Determine whether the Galois group of the polynomial $x^5-2$ over $\mathbb Q$ is cyclic or NOT

Question

Let , $G$ be a Galois group of the splitting field of $x^5-2$ over $\mathbb Q$. Then $G$ is cyclic or NOT.

Attempt:

Roots of the equation $x^5-2=0$ are $2^{1/5}$ , $2^{1/5}\xi$ , $2^{1/5}\xi^2$ , $2^{1/5}\xi^3$ , $2^{1/5}\xi^4$ , where , $\xi=e^{2\pi i/5}$.

So , the splitting field of the polynomial $x^5-2$ over $\mathbb Q$ is $\mathbb Q(2^{1/5},\xi)$. Now , $$\left|Gal\left(\mathbb Q(2^{1/5},\xi)/\mathbb Q\right)\right|=\left(\mathbb Q(2^{1/5},\xi):\mathbb Q\right)=5.4=20.$$

1. Now how we can show that this group is cyclic or NOT ?

2. Is it directly depend on $n$ and $a$ ? for the polynomial $x^n-a$.

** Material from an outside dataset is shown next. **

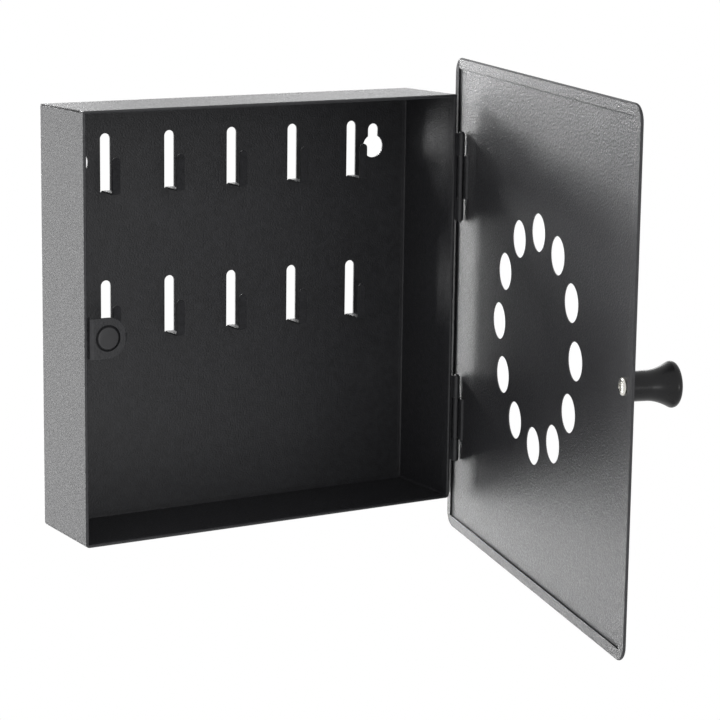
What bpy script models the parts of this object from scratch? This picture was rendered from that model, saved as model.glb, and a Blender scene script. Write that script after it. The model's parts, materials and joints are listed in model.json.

3. I know the Galois group of the polynomial $x^n-1$ over $\mathbb Q$ is abelian , but I don't know about cyclic.

Answer 1

Hints:

1. An element of the Galois group can be faithfully identified by its action on the set of roots. Therefore we can view this Galois group as a subgroup of $S_5$. Are there elements of order $20$ in $S_5$?
2. Assuming that $a$ has no multiple prime factors you always get a cyclic group of order $n$ as the Galois group $Gal(\Bbb{Q}(\root n\of a,\zeta_n)/\Bbb{Q}(\zeta_n))$. This will be a normal subgroup of the Galois group of $x^n-a$ over the rationals. The argument is a bit longer, but it turns out that the Galois group is a semi-direct product, of order $n\phi(n)$, and never cyclic when $n>2$.
3. You probably also know that this Galois group is isomorphic to the group of units of modular integers, $\Bbb{Z}_n^*$. In an earlier course you have probably seen results telling for which choices of $n$ is this group cyclic?

Answer 2

You can take a couple of group elements, and see whether they commute. E.g., there's an automorphism $\sigma$ fixing $\root5\of2$, and taking $\xi$ to $\xi^2$, and there's another automorhism $\tau$ taking $\root5\of2$ to $\xi\root5\of2$, and fixing $\xi$. Do you get $\sigma\tau=\tau\sigma$?